Just make sure that you are keeping everything flat by swapping hammer strokes between the ‘cutting edge’ and side profile of the knife. If you hammer too much on one edge it will end up folding.
This will not be a big job and doesn’t need a load of muscle. Light hammer strokes will suffice.
8-9. Showing forge being cranked up with hair dryer and knives cooling down from orange colour on Anvil
Once you have reached the stage where you are happy with your knife’s rough profile it is time to temper it to a low level of hardness.
This is done by getting the knife as hot as you possibly can and then taking it out of the forge and letting it air cool completely. This will result in the metal being soft so that it is easily removed with a metal working file.
Maintain an intense constant air flow to the coals once you have placed your knife in them. If you are unsure when to pull out the knife stop the air flow and pull it half way out. If the knife is only glowing red then try to get it hotter. Aim for light orange to yellow if possible.
This where my lungs had a good work out on my first attempt using a bamboo straw to blow down, I’d recommend the hair drier!
Once you’ve got the knife sufficiently glowing remove and place on the anvil. This will suck heat from the knife so it cools faster. DO NOT PLACE IN WATER. Do not be tempted to speed the process up by cooling in water as this will completely change the knife in ways we don’t want just yet.

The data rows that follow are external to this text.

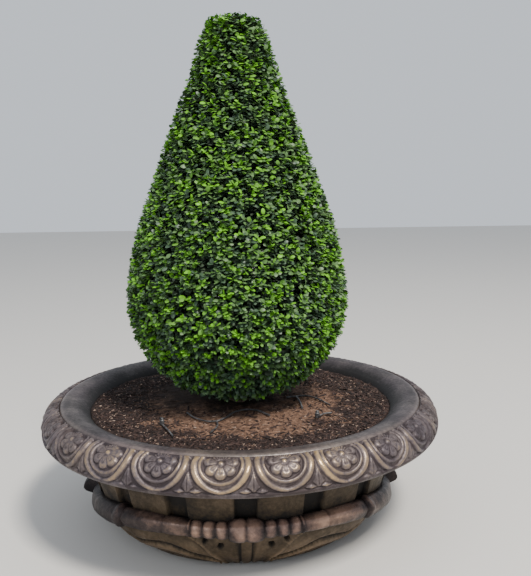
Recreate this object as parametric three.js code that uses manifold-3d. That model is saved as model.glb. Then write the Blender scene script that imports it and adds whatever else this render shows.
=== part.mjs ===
import * as THREE from 'three';
import { mergeVertices } from 'three/addons/utils/BufferGeometryUtils.js';
import Module from 'manifold-3d';

// Boxwood clipped to a teardrop, growing in a wide low bowl with a carved rim.
// Millimetres, Z up. The origin is the middle of the bowl's flat underside.
// The bowl's front, with the double bead of the garland, looks along -Y.
// Angles round the bowl start at the front and grow towards +X.

// Whole bowl
const SIDES = 48;
const GAP = 0.3;
const DEGREE = Math.PI / 180;

// Rim: a carved quarter-round band outside, a smooth lip inside, a thin edge below
const RIM_RADIUS = 760;
const RIM_WIDEST_Z = 398;
const BAND_WIDTH = 72;
const BAND_HEIGHT = 77;
const BAND_TURNS = [83, 56, 28, 0, -15];
const CREST_RADIUS = 676;
const CREST_Z = 479;
const CREST_EDGE = [687, 475];
const GROOVE = [693, 466];
const LIP_DIP = 6;
const LIP_LEAN = 8;
const LIP_RISE = 18;
const LIP_RUN = 46;
const LIP_STEPS = 3;
const EDGE_DROP = 7;
const UNDERSIDE = [640, 352];
const SEAT_RADIUS = 620;

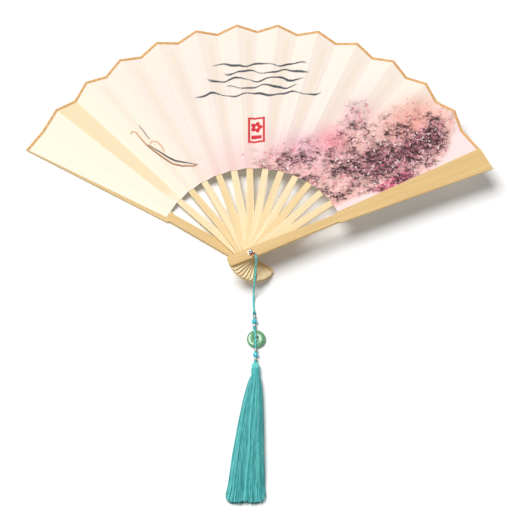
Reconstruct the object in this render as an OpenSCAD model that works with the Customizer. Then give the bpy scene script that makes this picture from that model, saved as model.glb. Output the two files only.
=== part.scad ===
// Folding hand fan: fourteen flat sticks turn on one rivet and carry a pleated cloth leaf.
// It lies open with its back guard on the table. The rivet's axis is the Z axis, the leaf points
// along +Y, and Z = 0 is the outer face of the back guard.

/* [Sticks] */
// Number of inner ribs between the two guards
rib_count = 12; // [8:1:14]
// Rivet axis to the tip of a guard's longer corner
stick_reach = 211; // [170:1:255]
// Rivet axis to the rounded end of the heads
head_reach = 19.7; // [16:0.1:24]
// Width of every stick at the rivet
stick_width = 8.8; // [7.2:0.1:10.6]
// Thickness of a rib at the rivet
rib_thick = 1.3; // [1:0.05:1.6]
// Thickness of a guard
guard_thick = 3.2; // [2.6:0.1:4]
// Gap between neighbouring sticks in the stack
layer_gap = 0.15; // [0.05:0.05:0.3]
// Width of a rib half way up its bare part
rib_waist = 6.4; // [5.2:0.1:7.6]
// Width of a rib where the leaf starts
rib_neck = 5.2; // [4.2:0.1:6]
// Thickness of the slip that carries the leaf
slip_thick = 0.5; // [0.4:0.05:0.6]
// Width of a guard's handle below its shoulder
guard_neck = 7; // [6:0.1:8]
// Width of a guard's blade at its shoulder
blade_start = 9.6; // [8:0.1:11.5]
// Width of a guard's blade at its tip
blade_end = 20.8; // [17:0.1:25]
// Depth cut from the inner face of a blade to leave room for the folded leaf
blade_relief = 1.4; // [1.4:0.05:1.6]

/* [Spread] */
// Direction of the back guard, counterclockwise from +X
back_angle = 148.5; // [140:0.1:160]
// Turn from one rib to the next when the fan is open
rib_step = 9.33; // [7:0.01:9.4]
// Turn from a guard to the rib beside it
end_step = 11.2; // [9:0.1:11.5]

/* [Leaf] */
// Rivet axis to the inner edge of the leaf
leaf_inner = 80; // [66:1:96]
// How much the leaf's edge at the outward folds stays short of the guards' tips
leaf_short = 0; // [0:0.5:6]
// How much less the leaf reaches at the inward folds
leaf_notch = 5; // [3:0.5:6]
// Thickness of the leaf
leaf_thick = 0.25; // [0.2:0.05:0.3]
// Lean of the panels that are glued to the ribs
leaf_lean = 8.5; // [6:0.5:9]

/* [Rivet] */
// Diameter of the rivet's shank
rivet_d = 2; // [1.6:0.1:2.4]
// Radial clearance of the sticks on the rivet
rivet_fit = 0.05; // [0.02:0.01:0.1]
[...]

Just let it air cool.
The final step at this stage is to brush off any slag that might have formed again on the surface so give the cooling knife a good going over with the wire brush.
First stage complete:
Well done you have reached the stage where you deserve a well-earned cup of tea. So in true back yard bushcraft style, get the kettle over the forge.
Allow your knife to cool and show it off to everyone. If it is anything like when I first made one then your other half will expect you to come back inside with a strange looking lump of metal, not a knife-looking object!
Enjoy the praise and I’ll cover the material reduction and profiling in the next instalment.